We know that the word of the Lord is an indispensable help in order for us not to lose ourselves, as the Psalmist, turning to God, confesses: Your word is a lamp for my feet, a light for my path (Psalm 119:105).  How can we face our earthly pilgrimage, with all its labours and trials, without being regularly nourished and illuminated by the Word of God that resounds in the liturgy?

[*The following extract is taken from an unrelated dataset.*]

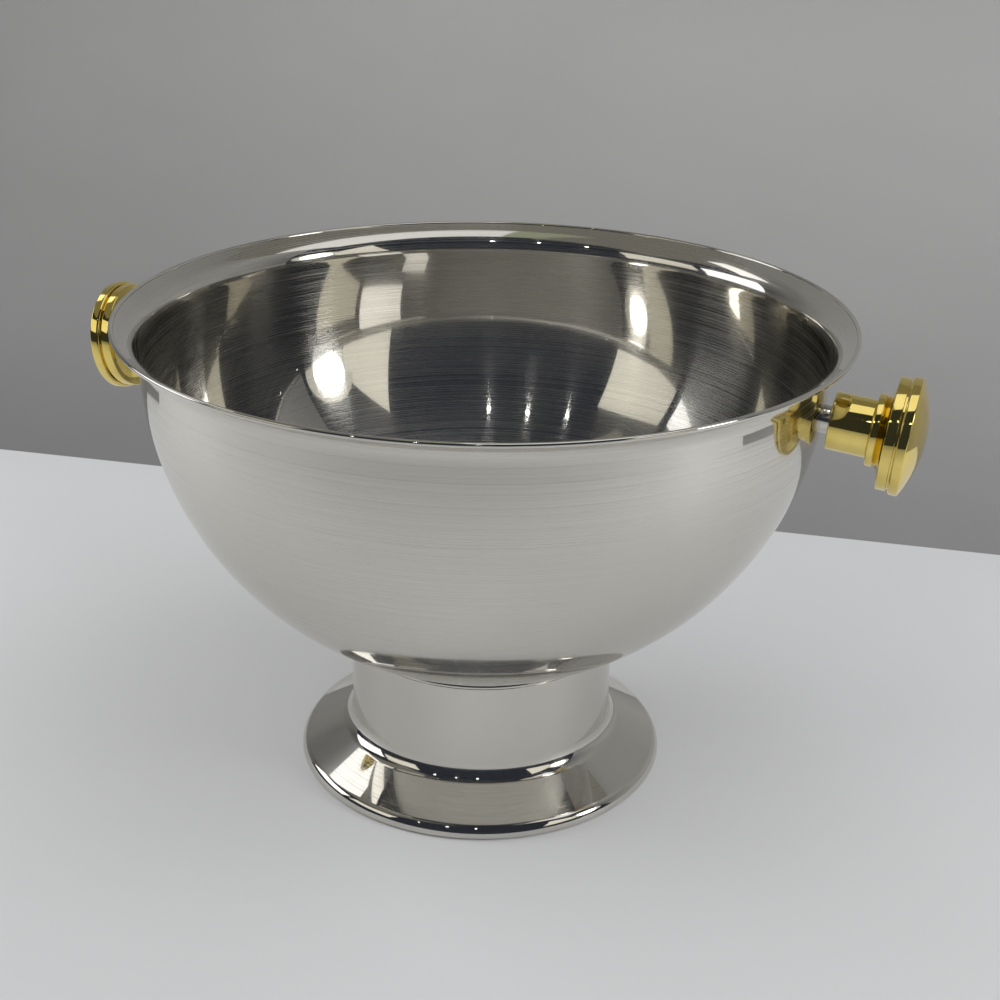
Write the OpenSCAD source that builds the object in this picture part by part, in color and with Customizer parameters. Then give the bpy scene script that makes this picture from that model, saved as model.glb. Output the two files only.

Certainly it is not enough for us to hear this Word with our ears, without welcoming into our hearts the seeds of this divine Word, allowing it to bear fruit.  Let us remember the parable of the sower and the different results he achieved based on the different types of soil (cf Mk 4:14-20).  The actions of the Spirit, which makes our response effective, needs hearts that are willing to allow themselves to be cultivated, in order that when we hear the Mass, it can become part of our daily lives according to the admonition of the Apostle James:  Be like those who put the Word into practice, and not simply listen to it, deluding yourselves (James 1:22).  The Word of God creates a journey within us.  We hear it with our ears and it passes into our hearts; it does not remain in our ears, it must continue to our hearts; and from our hearts, it passes into our hands, transformed into good works.  This is the journey that the Word of God travels: from our ears to our hearts and into our hands.  Let us learn these things.  Thank you!

The Holy Father's catechesis was then summarized in various languages, and His Holiness offered greetings to each group of the faithful in attendance.  To English-speaking people, he said:

I greet the English-speaking pilgrims and visitors taking part in today’s Audience, particularly those from Australia and from the United States of America. Upon all of you, and your families, I invoke the joy and peace of our Lord Jesus Christ. God bless you!